UNIVERSITY of Zambia students on Thursday night rioted following a power outage that affected eight out of the 10 provinces, caused by an electric fault at Kariba North Bank and Kafue Gorge power stations.

Meanwhile, Konkola Copper Mines says the power outage rendered its Nchanga smelter in Chingola inactive for up to 16 hours.

According to energy minister Dora Siliya, the interruption of power supply affected Central, Muchinga, Luapula, North-Western, Northern, Eastern, Lusaka and Copperbelt provinces.

Southern and Western provinces, however, had normal supply as they rely on the Victoria Falls power station.

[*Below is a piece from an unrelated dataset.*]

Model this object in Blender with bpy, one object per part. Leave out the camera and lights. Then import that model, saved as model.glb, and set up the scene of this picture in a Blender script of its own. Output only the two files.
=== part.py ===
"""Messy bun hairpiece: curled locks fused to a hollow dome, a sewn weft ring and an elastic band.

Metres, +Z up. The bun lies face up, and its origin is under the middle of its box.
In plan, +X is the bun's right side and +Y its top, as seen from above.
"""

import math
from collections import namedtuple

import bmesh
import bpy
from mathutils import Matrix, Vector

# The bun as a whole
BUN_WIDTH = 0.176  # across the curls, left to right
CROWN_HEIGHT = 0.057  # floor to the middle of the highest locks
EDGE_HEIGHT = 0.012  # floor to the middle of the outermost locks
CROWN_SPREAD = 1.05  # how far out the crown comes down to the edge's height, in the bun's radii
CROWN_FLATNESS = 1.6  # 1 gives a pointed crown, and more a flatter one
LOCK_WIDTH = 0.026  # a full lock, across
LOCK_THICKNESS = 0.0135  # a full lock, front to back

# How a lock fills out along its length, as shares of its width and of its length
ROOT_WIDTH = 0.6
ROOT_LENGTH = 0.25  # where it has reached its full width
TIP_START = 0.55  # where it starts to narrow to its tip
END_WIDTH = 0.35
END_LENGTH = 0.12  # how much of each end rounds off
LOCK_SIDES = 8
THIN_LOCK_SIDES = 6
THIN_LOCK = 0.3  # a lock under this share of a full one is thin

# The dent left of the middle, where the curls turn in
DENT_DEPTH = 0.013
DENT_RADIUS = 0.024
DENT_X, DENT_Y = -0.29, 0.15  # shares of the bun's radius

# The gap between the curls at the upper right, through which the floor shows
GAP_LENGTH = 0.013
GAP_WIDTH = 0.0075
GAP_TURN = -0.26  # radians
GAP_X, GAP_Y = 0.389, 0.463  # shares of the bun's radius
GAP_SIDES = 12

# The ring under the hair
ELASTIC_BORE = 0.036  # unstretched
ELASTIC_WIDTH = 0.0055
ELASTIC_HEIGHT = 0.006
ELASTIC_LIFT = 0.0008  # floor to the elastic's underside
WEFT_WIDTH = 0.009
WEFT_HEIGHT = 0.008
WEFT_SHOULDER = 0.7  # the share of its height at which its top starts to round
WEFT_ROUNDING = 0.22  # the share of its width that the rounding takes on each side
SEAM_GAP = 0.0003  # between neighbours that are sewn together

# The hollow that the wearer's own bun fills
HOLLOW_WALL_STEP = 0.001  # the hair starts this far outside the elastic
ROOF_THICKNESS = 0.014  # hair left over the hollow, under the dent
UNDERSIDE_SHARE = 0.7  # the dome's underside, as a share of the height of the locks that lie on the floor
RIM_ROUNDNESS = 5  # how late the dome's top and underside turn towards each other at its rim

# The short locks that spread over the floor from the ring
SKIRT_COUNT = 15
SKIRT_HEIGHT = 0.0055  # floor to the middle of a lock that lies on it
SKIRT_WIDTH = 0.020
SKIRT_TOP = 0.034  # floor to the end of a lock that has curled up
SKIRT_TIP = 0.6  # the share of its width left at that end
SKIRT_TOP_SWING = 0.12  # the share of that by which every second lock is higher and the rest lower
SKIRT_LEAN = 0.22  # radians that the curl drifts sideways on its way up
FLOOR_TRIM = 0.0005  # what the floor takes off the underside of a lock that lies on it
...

But according to Lusaka Province police commissioner Charity Katanga, UNZA students got incensed with the outage and took to the road where they burnt to ashes a Mercedes-Benz C180.

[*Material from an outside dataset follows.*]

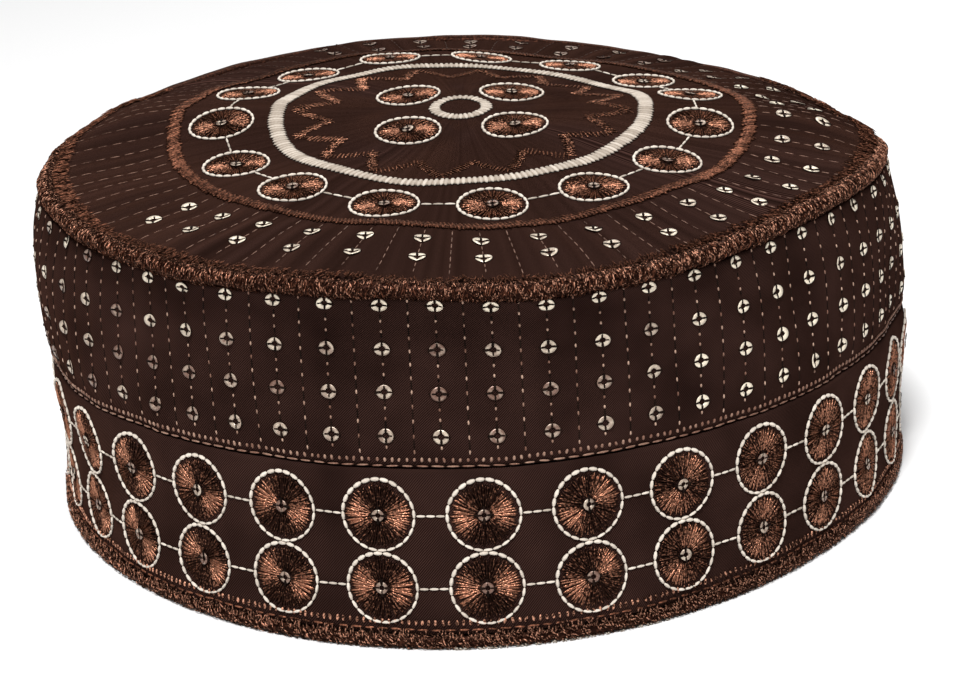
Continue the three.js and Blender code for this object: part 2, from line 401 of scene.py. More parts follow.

“After the blackout at past 22:00 hours, students in anger decided to protest and started pelting stones at motor vehicles which were passing. During that time, there was a member of the public who was passing around the same place. His motor vehicle was hit and when he saw that there were a lot of students, in panic, he hit into a pavement and one student threw fire into the vehicle and that’s how it got burnt to ashes,” said Katanga in an interview yesterday.

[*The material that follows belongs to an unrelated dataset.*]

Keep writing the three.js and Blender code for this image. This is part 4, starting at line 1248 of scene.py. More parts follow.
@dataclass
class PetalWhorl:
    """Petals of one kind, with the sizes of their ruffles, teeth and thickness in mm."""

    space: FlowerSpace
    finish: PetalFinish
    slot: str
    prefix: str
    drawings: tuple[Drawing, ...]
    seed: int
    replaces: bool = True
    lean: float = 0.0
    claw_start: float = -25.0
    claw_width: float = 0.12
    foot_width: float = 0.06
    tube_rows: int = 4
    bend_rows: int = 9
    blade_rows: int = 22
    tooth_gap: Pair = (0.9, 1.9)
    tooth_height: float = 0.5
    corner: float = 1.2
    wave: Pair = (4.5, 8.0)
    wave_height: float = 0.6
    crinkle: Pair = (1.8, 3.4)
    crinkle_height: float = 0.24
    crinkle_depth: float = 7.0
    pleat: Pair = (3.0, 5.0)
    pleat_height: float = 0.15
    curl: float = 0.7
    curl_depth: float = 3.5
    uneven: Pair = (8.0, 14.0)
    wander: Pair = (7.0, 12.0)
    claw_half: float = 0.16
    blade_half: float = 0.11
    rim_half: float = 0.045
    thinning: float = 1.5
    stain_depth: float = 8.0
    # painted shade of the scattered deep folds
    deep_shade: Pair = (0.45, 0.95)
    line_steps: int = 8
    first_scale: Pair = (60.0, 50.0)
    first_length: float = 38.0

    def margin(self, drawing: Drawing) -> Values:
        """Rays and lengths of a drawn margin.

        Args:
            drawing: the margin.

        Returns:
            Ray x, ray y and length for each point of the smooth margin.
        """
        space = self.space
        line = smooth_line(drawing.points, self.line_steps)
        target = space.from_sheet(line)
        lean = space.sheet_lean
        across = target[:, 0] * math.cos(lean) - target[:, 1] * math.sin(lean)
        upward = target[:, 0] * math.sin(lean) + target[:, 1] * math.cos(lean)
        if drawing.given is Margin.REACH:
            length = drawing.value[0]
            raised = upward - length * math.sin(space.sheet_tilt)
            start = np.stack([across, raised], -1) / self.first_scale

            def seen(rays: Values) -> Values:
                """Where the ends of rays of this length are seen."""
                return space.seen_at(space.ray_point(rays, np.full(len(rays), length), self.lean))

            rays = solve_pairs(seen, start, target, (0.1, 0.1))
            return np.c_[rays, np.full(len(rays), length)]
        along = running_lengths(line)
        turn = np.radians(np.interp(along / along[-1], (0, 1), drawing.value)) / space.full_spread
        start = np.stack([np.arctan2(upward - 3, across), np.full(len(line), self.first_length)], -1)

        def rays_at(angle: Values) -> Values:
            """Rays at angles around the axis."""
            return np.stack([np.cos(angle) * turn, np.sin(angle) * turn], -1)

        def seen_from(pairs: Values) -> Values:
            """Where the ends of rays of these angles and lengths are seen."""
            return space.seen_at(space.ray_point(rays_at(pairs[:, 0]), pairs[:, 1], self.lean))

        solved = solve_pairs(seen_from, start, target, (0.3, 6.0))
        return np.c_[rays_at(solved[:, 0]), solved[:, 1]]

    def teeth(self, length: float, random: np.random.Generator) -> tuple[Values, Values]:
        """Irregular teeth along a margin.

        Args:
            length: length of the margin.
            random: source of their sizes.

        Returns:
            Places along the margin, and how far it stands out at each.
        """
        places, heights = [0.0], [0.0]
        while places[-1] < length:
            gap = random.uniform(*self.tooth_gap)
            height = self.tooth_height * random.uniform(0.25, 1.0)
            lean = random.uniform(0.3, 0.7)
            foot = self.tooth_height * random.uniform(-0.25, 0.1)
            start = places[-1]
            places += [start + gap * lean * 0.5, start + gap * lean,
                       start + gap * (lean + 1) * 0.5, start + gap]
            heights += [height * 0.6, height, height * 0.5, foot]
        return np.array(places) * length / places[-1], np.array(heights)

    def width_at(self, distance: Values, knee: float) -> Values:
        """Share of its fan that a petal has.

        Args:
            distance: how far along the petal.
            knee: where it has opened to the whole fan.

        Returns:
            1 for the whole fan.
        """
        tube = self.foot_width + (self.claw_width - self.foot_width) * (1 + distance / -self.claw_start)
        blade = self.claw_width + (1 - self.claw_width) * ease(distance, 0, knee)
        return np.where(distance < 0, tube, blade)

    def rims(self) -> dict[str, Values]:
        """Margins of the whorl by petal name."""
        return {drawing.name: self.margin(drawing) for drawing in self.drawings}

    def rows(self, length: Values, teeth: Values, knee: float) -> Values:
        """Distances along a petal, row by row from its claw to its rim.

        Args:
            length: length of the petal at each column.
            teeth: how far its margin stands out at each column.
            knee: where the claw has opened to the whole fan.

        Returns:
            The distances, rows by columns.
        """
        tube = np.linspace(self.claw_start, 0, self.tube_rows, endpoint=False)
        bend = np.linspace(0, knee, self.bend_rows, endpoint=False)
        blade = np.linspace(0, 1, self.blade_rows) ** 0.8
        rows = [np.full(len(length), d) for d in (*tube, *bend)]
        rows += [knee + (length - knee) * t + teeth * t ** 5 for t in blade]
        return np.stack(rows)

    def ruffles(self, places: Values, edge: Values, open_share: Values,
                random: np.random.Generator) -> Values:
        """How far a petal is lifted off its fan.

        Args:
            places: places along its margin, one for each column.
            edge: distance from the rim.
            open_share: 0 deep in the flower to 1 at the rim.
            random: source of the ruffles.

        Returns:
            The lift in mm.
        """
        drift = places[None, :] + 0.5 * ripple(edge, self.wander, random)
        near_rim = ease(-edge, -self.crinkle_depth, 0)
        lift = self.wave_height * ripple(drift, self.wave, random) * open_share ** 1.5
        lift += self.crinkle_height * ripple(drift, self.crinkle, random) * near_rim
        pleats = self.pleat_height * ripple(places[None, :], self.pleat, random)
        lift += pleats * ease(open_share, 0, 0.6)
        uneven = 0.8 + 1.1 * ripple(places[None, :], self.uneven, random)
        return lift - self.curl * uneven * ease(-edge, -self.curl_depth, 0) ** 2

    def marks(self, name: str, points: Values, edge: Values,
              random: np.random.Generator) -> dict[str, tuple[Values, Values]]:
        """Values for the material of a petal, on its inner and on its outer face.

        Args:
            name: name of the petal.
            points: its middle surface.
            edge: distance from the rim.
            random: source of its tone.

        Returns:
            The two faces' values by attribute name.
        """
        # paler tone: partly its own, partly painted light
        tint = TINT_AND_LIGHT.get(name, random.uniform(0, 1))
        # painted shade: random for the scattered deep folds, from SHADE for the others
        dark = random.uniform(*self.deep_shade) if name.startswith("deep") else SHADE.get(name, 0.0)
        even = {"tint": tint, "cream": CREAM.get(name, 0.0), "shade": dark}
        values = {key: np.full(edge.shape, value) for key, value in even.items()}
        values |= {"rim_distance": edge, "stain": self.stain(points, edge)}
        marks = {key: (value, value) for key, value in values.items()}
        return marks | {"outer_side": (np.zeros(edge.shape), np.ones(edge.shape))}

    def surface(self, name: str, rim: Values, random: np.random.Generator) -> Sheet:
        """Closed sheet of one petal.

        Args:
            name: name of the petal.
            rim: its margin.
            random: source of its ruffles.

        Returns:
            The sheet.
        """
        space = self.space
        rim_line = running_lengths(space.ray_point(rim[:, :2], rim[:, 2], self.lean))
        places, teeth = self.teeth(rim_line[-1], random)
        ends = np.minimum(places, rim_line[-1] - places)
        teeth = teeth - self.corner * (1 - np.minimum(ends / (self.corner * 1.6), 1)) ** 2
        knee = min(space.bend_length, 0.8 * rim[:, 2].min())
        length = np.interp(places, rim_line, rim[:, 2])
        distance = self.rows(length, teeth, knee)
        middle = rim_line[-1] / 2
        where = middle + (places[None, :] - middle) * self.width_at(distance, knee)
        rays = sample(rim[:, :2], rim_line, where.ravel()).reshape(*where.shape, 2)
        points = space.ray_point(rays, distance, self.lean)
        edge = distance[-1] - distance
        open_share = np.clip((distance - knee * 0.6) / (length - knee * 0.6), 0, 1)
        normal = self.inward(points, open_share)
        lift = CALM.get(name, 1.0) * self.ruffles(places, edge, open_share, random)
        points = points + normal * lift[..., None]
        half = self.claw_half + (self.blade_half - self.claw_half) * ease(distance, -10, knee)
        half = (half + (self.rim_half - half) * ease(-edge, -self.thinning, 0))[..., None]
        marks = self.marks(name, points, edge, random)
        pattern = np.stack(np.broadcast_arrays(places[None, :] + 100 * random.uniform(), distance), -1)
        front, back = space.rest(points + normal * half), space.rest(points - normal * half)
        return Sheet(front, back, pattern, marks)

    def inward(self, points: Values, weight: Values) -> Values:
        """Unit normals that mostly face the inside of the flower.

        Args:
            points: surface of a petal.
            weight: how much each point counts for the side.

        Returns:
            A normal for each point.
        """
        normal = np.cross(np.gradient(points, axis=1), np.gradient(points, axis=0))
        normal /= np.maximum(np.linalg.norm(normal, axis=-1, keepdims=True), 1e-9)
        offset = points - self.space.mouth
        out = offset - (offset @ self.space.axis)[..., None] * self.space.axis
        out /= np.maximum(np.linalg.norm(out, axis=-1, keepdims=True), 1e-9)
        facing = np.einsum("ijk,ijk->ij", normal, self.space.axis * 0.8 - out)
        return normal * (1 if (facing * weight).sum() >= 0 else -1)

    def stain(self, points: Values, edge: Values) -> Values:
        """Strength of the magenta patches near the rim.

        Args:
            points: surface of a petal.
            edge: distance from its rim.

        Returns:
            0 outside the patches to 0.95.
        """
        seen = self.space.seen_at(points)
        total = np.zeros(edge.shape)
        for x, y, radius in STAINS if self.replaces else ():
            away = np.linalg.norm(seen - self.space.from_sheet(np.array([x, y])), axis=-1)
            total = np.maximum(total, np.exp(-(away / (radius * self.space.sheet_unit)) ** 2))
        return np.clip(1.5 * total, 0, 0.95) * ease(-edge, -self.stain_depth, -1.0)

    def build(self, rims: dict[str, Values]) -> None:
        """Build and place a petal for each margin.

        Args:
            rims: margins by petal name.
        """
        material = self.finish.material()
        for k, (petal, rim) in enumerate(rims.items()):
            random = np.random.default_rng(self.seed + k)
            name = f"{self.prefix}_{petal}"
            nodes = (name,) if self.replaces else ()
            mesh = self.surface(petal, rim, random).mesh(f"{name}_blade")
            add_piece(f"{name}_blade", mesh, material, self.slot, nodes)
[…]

“The vehicle, which was stoned is a Benz C180, registration number BAA 2165 which was being driven by Percy Siame of plot 775 Ibex Hill. After seeing the situation, he ran away and the vehicle was completely gutted. Fire brigade then moved in and quick action restored order. No student was arrested.”

And Siliya revealed that an inter-connect between Zambia and Zimbabwe collapsed when importing off-peak power, making the whole system trip.

“[The] latest is that the interconnect between Zambia and Zimbabwe collapsed when importing off-peak power, thereby tripping our whole system. This has disrupted power supply to all provinces, except Southern and Western provinces,” said Siliya, who was at the time attending the overnight parliamentary debate on the constitution amendment bill 2015.

And in a press statement issued yesterday by KCM public relations manager Shapi Shachinda, the power blackout negatively affected Konkola Copper Mines’ operations and production.

“Following the power outage, KCM was able to bring on line 16MW of power using its own emergency diesel generator set at Konkola mine supported by another 40MW in emergency power supplied by the CEC from its gas turbines. This power allowed KCM to continue to pump water and withdraw its employees in a planned and disciplined manner. All employees at both the Nchanga and Konkola underground mines were withdrawn without injury or incident,” stated Shachinda.

“However, around 04:30 hours on Friday, KCM lost the emergency power supply after the national power system tripped as attempts were being made to re-connect the company to the national grid. Full supply of power was finally restored to KCM at about 09:40 hours today (yesterday). Production was suspended during the power outage. Consequently, it will take KCM about 16 hours to restart operations at its Nchanga smelter in Chingola. The company will also suffer some slight loss of production at Konkola while pumping out of water continues from the deeper sections of the mine.”